What the task asks: Only the lines from the one containing "What build123d script" down to the one containing "on a table.", inclusive, are to be quoted exactly.

[3D code data]
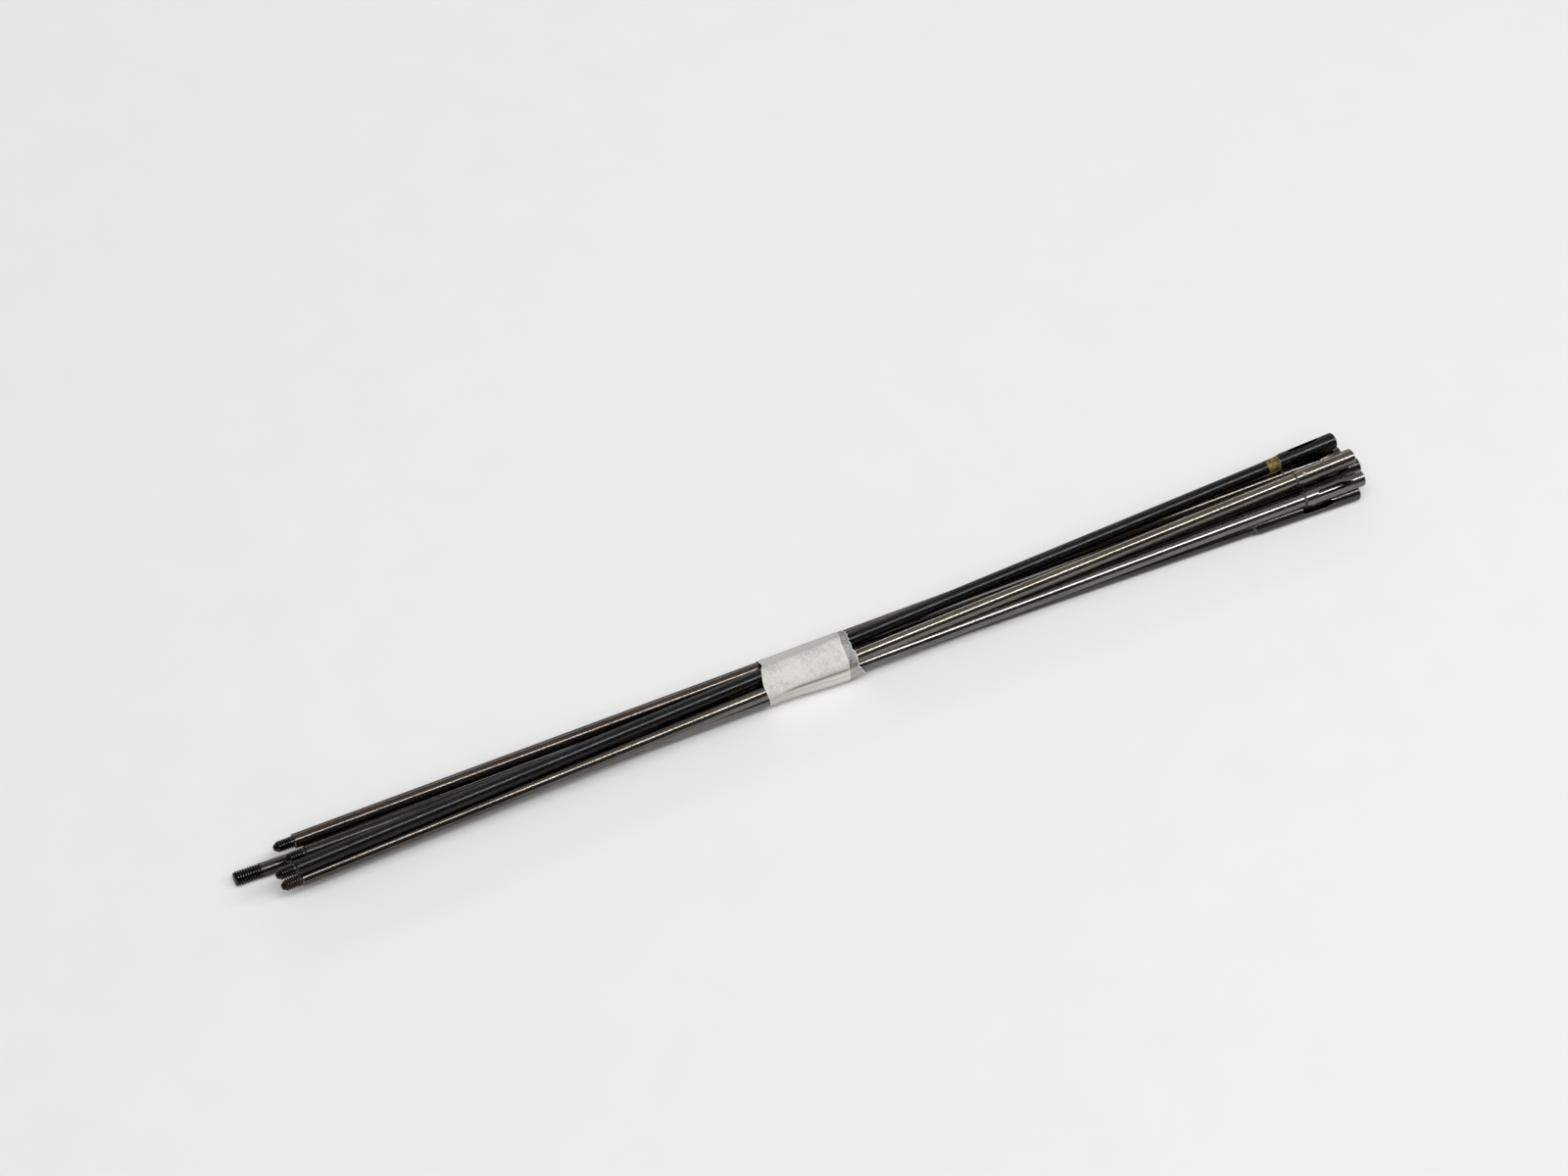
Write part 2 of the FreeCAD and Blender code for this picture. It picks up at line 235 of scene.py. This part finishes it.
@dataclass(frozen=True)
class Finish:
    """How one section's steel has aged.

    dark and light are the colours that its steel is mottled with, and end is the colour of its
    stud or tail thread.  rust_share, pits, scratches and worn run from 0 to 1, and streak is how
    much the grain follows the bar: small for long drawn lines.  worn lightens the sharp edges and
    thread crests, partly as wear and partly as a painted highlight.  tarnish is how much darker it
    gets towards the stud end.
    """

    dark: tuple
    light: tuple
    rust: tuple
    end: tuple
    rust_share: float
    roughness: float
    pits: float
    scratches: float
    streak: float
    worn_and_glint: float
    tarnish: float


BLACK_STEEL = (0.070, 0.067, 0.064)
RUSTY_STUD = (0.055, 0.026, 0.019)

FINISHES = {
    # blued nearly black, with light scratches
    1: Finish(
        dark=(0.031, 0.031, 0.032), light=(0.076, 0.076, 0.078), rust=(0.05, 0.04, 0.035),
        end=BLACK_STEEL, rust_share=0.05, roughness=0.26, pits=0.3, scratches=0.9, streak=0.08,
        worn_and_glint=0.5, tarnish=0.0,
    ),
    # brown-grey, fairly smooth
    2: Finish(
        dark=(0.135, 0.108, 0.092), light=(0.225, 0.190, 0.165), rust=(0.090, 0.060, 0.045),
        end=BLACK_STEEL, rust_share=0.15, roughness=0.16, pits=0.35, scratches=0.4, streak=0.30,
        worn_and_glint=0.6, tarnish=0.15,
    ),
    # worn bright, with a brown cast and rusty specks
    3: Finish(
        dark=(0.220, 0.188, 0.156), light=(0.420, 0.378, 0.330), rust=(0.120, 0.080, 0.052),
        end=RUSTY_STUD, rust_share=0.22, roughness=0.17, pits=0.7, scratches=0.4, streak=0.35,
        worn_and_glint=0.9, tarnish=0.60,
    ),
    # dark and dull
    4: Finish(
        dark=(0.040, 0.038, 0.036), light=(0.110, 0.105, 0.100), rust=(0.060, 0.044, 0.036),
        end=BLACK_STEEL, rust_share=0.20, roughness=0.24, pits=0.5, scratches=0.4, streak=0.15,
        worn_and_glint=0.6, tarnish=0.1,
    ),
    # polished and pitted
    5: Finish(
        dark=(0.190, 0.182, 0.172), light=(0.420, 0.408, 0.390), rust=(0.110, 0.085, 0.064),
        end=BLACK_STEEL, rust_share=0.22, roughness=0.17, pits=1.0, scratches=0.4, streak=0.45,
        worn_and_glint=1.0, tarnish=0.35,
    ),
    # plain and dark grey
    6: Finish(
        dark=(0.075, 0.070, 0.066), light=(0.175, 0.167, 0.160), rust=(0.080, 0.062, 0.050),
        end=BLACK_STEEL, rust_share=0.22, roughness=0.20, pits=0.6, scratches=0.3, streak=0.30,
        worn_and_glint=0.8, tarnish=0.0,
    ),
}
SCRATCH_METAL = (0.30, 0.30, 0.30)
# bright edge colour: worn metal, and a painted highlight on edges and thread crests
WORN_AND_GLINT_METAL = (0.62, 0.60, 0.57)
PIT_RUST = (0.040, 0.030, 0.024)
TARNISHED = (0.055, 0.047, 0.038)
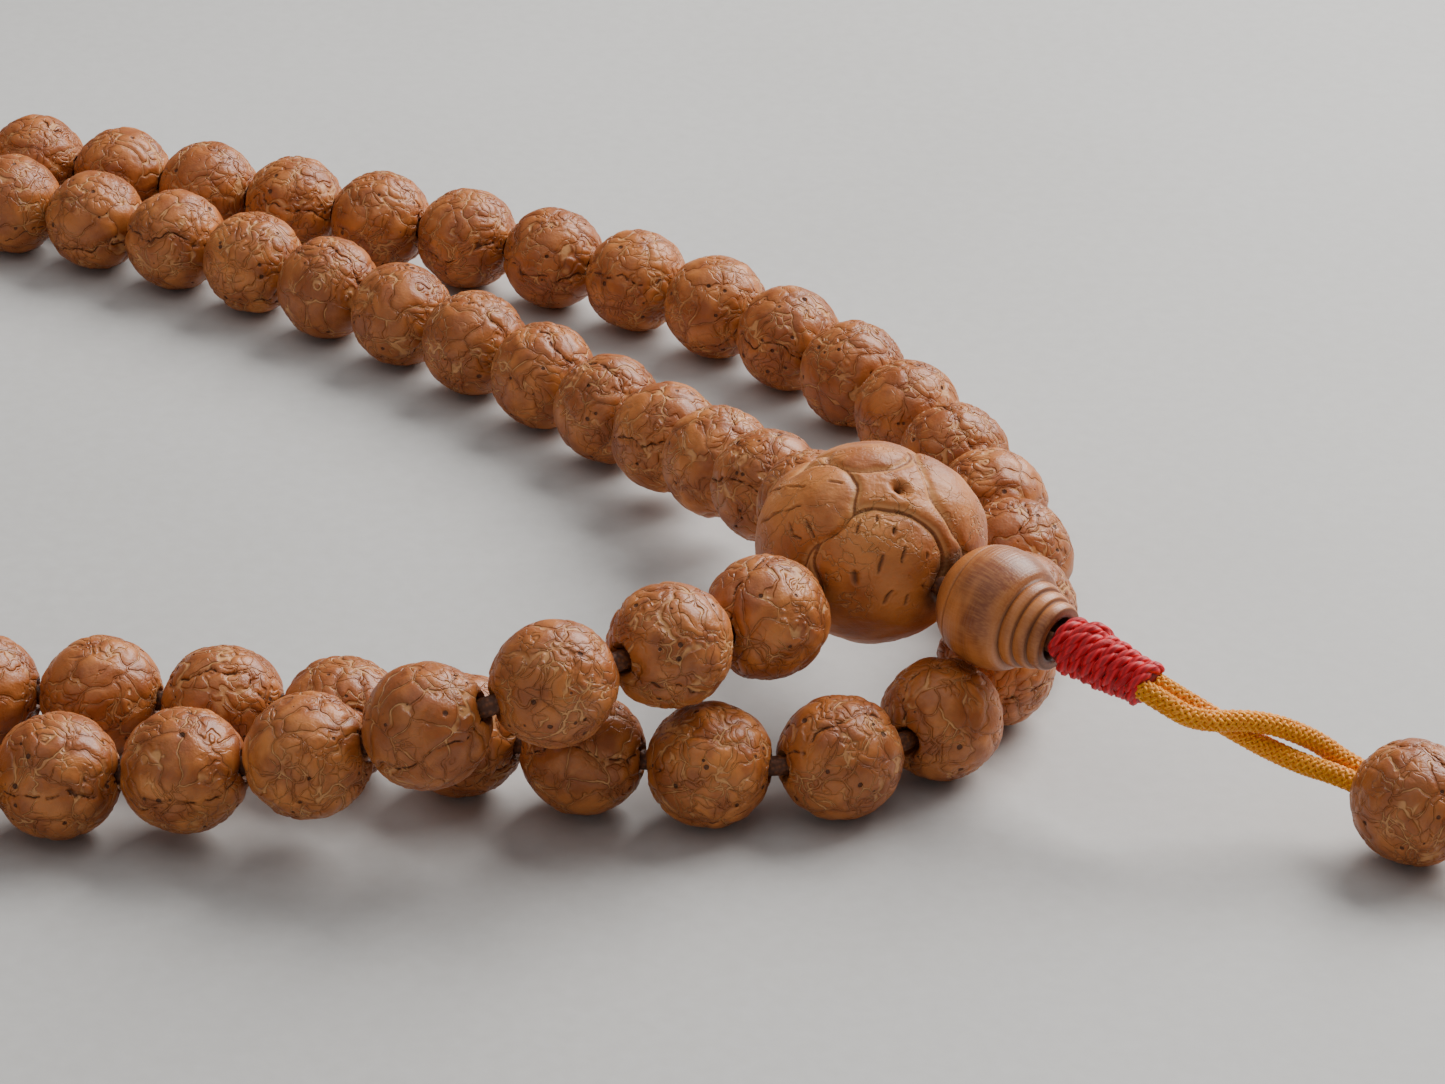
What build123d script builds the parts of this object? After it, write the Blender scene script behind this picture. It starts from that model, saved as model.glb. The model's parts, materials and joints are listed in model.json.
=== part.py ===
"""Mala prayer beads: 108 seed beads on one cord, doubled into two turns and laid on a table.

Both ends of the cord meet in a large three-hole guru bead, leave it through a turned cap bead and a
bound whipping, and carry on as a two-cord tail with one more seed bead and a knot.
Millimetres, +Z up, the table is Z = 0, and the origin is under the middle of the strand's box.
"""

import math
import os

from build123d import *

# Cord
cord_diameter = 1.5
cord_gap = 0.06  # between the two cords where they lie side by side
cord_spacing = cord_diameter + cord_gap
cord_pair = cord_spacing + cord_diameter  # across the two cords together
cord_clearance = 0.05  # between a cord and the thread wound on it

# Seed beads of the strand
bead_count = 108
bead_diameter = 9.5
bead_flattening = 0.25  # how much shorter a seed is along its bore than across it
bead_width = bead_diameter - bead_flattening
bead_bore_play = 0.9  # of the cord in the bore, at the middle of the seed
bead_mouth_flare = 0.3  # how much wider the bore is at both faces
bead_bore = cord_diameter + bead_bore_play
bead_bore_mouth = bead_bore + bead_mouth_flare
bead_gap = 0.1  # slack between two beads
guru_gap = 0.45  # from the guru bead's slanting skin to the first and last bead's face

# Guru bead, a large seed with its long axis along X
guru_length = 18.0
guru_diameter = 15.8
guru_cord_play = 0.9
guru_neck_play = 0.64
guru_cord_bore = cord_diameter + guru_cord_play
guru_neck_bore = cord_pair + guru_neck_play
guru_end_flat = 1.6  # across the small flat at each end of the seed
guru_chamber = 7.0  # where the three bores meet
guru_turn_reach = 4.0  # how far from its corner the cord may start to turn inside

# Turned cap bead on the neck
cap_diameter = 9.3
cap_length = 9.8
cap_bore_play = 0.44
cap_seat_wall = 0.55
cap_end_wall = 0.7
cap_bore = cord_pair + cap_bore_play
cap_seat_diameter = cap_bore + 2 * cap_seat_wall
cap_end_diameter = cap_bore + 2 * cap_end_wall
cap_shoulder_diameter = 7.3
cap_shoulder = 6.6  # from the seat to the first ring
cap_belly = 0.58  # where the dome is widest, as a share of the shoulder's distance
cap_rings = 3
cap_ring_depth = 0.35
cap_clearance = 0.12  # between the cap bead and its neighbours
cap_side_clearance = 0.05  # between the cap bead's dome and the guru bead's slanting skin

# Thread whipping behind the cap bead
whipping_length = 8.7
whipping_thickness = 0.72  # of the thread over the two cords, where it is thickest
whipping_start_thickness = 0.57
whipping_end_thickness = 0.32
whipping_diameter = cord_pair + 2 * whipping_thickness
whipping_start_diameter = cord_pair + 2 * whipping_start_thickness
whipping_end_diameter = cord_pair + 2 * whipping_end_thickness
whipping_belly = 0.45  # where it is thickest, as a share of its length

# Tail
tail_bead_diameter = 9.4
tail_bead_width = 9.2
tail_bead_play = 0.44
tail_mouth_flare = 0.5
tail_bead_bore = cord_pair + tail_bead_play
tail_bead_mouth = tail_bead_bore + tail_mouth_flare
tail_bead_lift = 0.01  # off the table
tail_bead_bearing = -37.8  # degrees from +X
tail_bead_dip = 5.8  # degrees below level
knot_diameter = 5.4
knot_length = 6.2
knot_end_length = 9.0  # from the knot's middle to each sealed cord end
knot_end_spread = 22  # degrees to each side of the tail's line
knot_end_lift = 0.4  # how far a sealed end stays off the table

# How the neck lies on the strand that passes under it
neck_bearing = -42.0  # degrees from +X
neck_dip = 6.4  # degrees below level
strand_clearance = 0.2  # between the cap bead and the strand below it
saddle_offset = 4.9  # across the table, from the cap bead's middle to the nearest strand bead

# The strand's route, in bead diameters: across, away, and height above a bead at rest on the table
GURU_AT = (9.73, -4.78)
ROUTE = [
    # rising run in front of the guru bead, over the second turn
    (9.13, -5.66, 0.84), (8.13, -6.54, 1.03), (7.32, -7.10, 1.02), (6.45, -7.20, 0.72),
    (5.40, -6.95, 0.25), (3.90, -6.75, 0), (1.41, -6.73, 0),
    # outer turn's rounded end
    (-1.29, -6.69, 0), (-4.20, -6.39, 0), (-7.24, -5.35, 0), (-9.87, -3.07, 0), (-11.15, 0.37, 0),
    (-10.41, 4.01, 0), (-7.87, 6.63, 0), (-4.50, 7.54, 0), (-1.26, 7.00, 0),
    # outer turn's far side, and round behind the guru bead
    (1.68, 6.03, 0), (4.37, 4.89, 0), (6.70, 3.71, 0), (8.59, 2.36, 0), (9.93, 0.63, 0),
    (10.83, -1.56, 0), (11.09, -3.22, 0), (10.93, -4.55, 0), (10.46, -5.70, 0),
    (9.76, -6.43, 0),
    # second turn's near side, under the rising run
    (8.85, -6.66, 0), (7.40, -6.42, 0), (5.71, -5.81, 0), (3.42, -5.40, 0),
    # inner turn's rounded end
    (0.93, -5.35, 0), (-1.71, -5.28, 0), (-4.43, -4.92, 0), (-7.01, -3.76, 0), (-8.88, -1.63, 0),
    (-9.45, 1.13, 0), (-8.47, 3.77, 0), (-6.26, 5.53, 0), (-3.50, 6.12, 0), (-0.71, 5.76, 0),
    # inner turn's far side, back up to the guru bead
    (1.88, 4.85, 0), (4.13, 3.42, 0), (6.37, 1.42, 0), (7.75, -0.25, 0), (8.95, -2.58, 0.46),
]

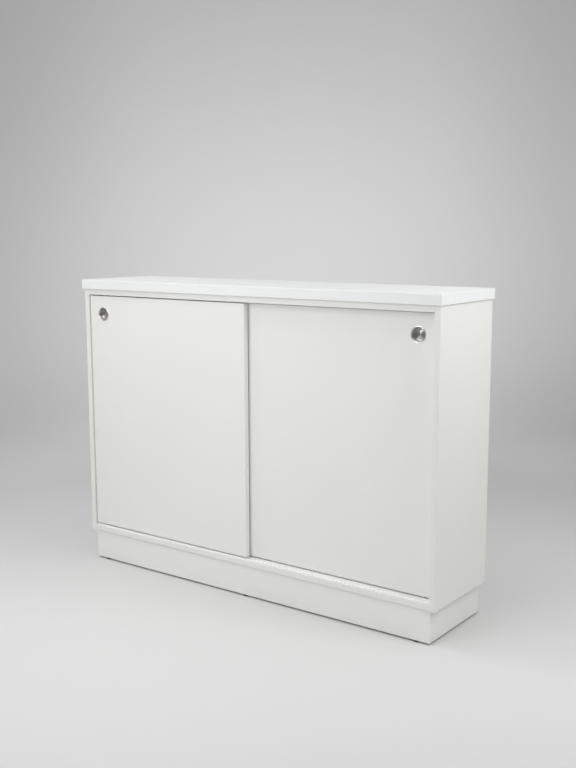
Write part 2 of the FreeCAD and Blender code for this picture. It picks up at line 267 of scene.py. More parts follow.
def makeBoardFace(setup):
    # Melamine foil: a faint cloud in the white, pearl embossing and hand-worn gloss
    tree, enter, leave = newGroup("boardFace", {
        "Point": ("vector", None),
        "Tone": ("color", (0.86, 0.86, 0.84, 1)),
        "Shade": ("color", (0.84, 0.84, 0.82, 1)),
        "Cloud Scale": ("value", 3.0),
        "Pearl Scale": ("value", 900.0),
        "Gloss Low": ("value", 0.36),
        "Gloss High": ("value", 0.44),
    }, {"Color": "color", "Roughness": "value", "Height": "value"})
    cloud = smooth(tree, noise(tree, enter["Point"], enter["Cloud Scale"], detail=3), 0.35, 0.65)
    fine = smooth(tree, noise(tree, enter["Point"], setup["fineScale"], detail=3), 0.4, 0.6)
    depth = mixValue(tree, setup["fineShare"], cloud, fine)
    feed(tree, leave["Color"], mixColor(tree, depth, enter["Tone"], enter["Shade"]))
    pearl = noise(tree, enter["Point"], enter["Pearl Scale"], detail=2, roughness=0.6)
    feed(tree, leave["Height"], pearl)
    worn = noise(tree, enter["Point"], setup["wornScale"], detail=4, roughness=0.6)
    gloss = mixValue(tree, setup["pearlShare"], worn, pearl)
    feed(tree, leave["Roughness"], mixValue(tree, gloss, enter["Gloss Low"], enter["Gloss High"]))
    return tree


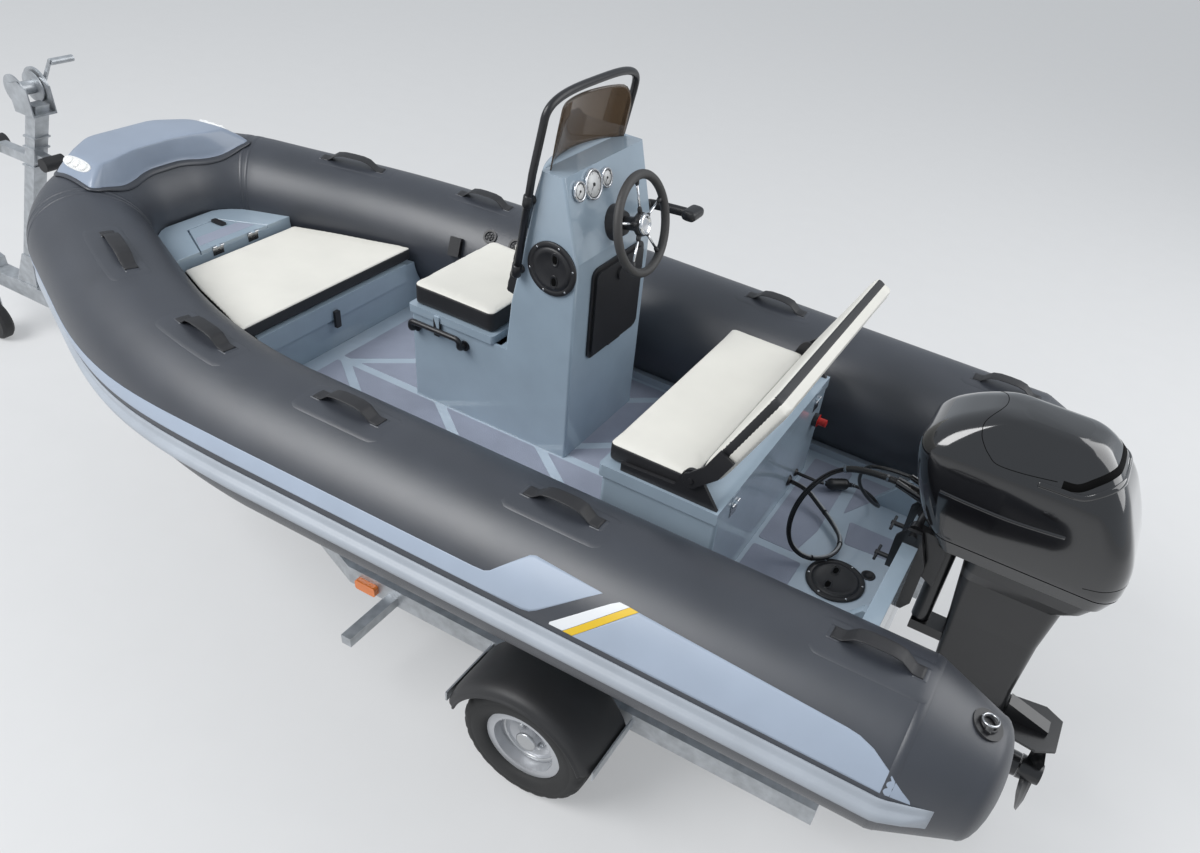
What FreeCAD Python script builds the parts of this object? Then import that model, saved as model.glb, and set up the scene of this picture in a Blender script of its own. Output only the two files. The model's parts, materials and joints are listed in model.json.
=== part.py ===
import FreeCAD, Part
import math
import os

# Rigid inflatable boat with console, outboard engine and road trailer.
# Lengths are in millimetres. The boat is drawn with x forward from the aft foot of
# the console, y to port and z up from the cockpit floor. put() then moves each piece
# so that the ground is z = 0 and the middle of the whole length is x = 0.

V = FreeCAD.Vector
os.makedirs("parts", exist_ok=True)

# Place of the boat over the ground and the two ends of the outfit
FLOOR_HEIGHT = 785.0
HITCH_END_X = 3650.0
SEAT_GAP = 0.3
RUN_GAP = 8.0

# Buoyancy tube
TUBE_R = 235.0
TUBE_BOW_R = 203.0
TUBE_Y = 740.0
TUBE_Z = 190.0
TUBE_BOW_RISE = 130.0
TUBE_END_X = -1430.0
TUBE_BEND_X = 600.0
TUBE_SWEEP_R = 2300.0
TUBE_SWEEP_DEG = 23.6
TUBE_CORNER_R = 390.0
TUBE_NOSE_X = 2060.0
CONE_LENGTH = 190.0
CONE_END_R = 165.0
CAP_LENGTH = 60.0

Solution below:
What build123d script builds the parts of this object? After it, write the Blender scene script behind this picture. It starts from that model, saved as model.glb. The model's parts, materials and joints are listed in model.json.
=== part.py ===
"""Mala prayer beads: 108 seed beads on one cord, doubled into two turns and laid on a table.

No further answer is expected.